When a fight broke out between some Dark Iron dwarves and Bronzebeards, the two were drawn in by collateral damage (Liu’s tankard got tipped over). When all was said and done, Muirri and Liu were the only two left standing.
Liu bowed to her, and asked where she’d learned to fight. She said she’d just picked it up. In wartime, everyone walks around armed, and the politics in Ironforge were not easily navigated all the time. In turn, she complimented his poise and control, and asked what it was that he’d been taught.
He briefly explained the slavery of the Pandaren, and how they’d trained for their escape. Then, he asked her if she’d like to learn the ways of his people. Surprised by the heartfelt offer, she agreed.
Her training seemed swift. Liu taught her very early to meditate, and join the monks in Kunlai Summit. Early in her training, he sent her on simple errands to help her people, then further and further out, encouraging her to help both the dwarves and the Alliance. During this time, she met a hunter who was also a Wildhammer. They became friends, and Breige asked her to join a guild with members from all across the Alliance.
Finally, Muirri decided she’d learned enough to go home. She wanted to know why she’d never heard from her family. When she learned that her home was no more, her clan all but wiped out, she went to Liu and apologized to him. She could not go on with her training. If she and the others had never left, perhaps they would have been able to help.
Liu tried to dissuade her, but she would have nothing of it. She was done. She would use what she had learned to protect herself and the Wildhammers, but she would not go to Pandaria.
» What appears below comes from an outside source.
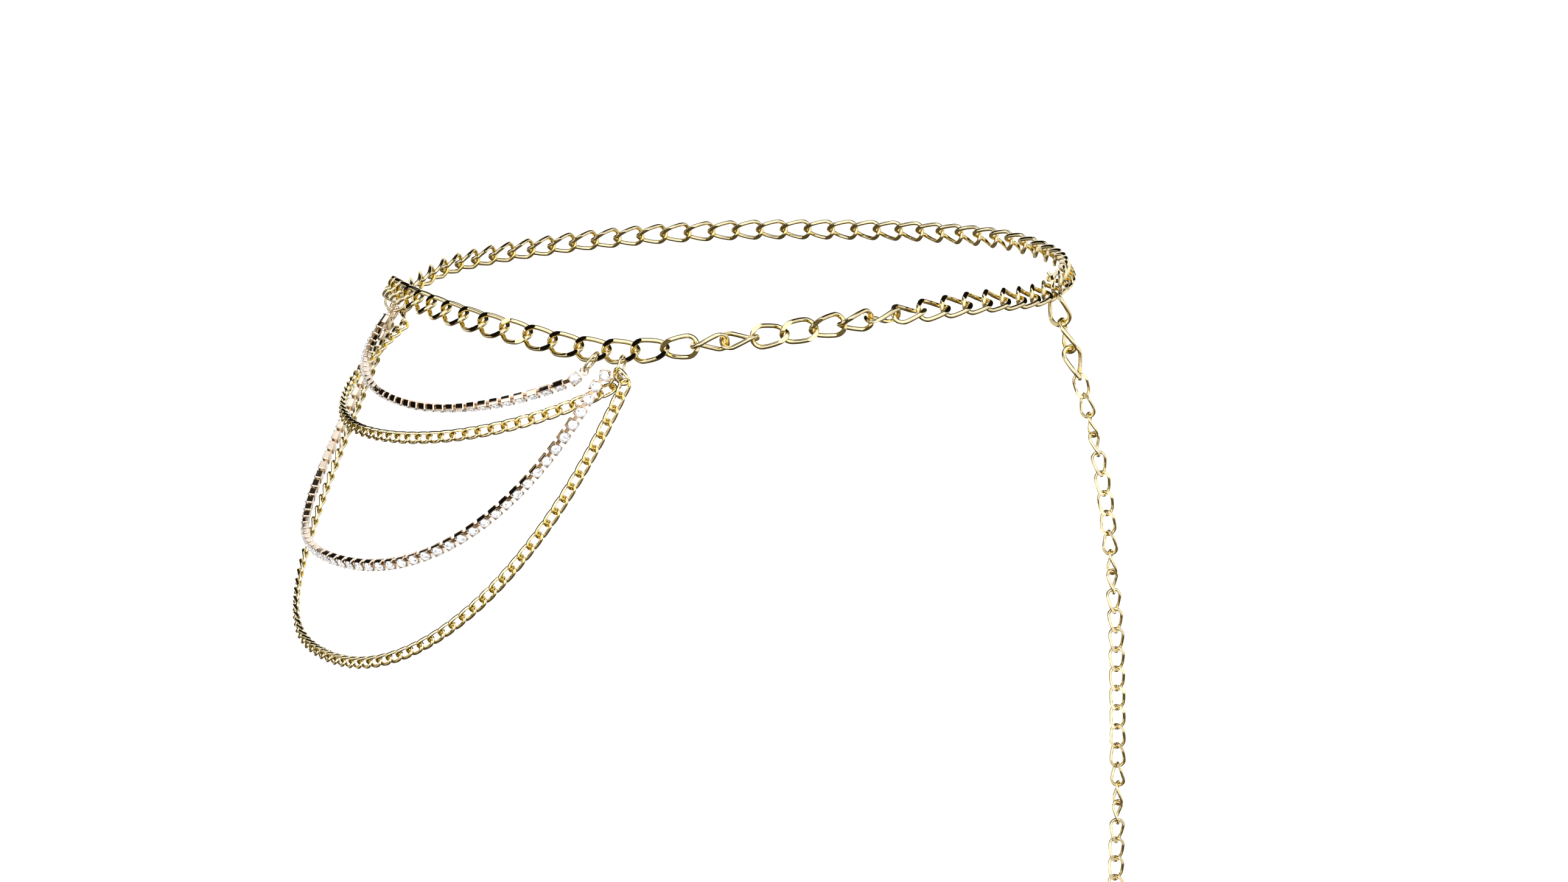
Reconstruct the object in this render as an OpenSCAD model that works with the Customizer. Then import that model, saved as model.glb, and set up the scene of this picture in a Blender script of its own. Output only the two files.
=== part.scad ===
// Waist chain worn round the hips: a large curb chain closed by a clasp, a tail that hangs
// from the hooked link, and two rhinestone and two small curb swags over one hip.
// +Z is up, the wearer faces -Y and the swags lie over the wearer's right hip, at -X.

/* [Waist loop] */
// Width of the loop across the hips
waist_w = 264; // [220:1:320]
// Depth of the loop front to back
waist_d = 252; // [210:1:310]
// How far the weight of the swags pulls the loop down
waist_dip = 9; // [0:0.5:14]
// Place of the rings that hold the swags, in degrees round from the hip
ring_angle = 43; // [36:1:50]
// Place of the clasp, in degrees round from the same hip
clasp_angle = 129; // [110:1:160]

/* [Large links] */
// Outer length of a large link
link_l = 14.2; // [13.6:0.1:16]
// Outer width of a large link
link_w = 9.1; // [8.6:0.1:11]
// Wire of a large link
link_wire = 1.75; // [1.4:0.05:1.9]
// Play between two linked wires
link_play = 0.2; // [0.15:0.05:0.5]
// Turn of the wire from the middle of a link to its end
link_twist = 40; // [36:1:46]

/* [Clasp] */
// Length of the thick side of the clasp
clasp_body_l = 6; // [4:0.5:7]
// Thickness of that side
clasp_body_d = 2.5; // [2:0.1:2.8]
// Size of the clasp's thumb knob
clasp_knob = 1.2; // [0.8:0.1:1.6]

/* [Tail] */
// Number of large links at the top of the tail
tail_large = 3; // [1:1:5]
// Number of smaller links below them
tail_small = 27; // [10:1:28]
// Outer length of a smaller link
tail_link_l = 10.1; // [9.5:0.1:10.5]
// Outer width of a smaller link
tail_link_w = 6.2; // [5.9:0.1:7]
// Wire of a smaller link
tail_wire = 1.2; // [1:0.05:1.3]
// How far out from its top the end of the tail stands
tail_stand = 29; // [20:1:36]

/* [Swags] */
// Width of a stone cup
cup_w = 3.9; // [3.7:0.1:4.4]
// Height of a cup wall
cup_h = 2.3; // [1.8:0.1:2.8]
// Distance from cup to cup
cup_pitch = 5.12; // [4.9:0.02:5.6]
// Diameter of a stone
stone_d = 3.7; // [3.2:0.1:4]
// Height of the stone above its cup
stone_h = 0.8; // [0.7:0.1:1.2]
// Width of the small curb chain
curb_w = 4.3; // [3.5:0.1:5]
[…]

Her guild leader offered her the position of keeping the guild’s accounts in order while the rest of them were out fighting, and she accepted it without hesitation. In honor of the guild’s heritage of Alliance Paladins, Muirri went through her belongings, and visited the Warpweaver. This is how she would go about her official guild business:
Muirri is wearing: Spaulders of the Ring, Lo’ap’s Tunic of Muck Diving, Bloodcult Handwraps, Vermillion Belt, Spear-Impaled Leggings, Mud Encrusted Boots, and carrying the Decalcyfied Elven Spear.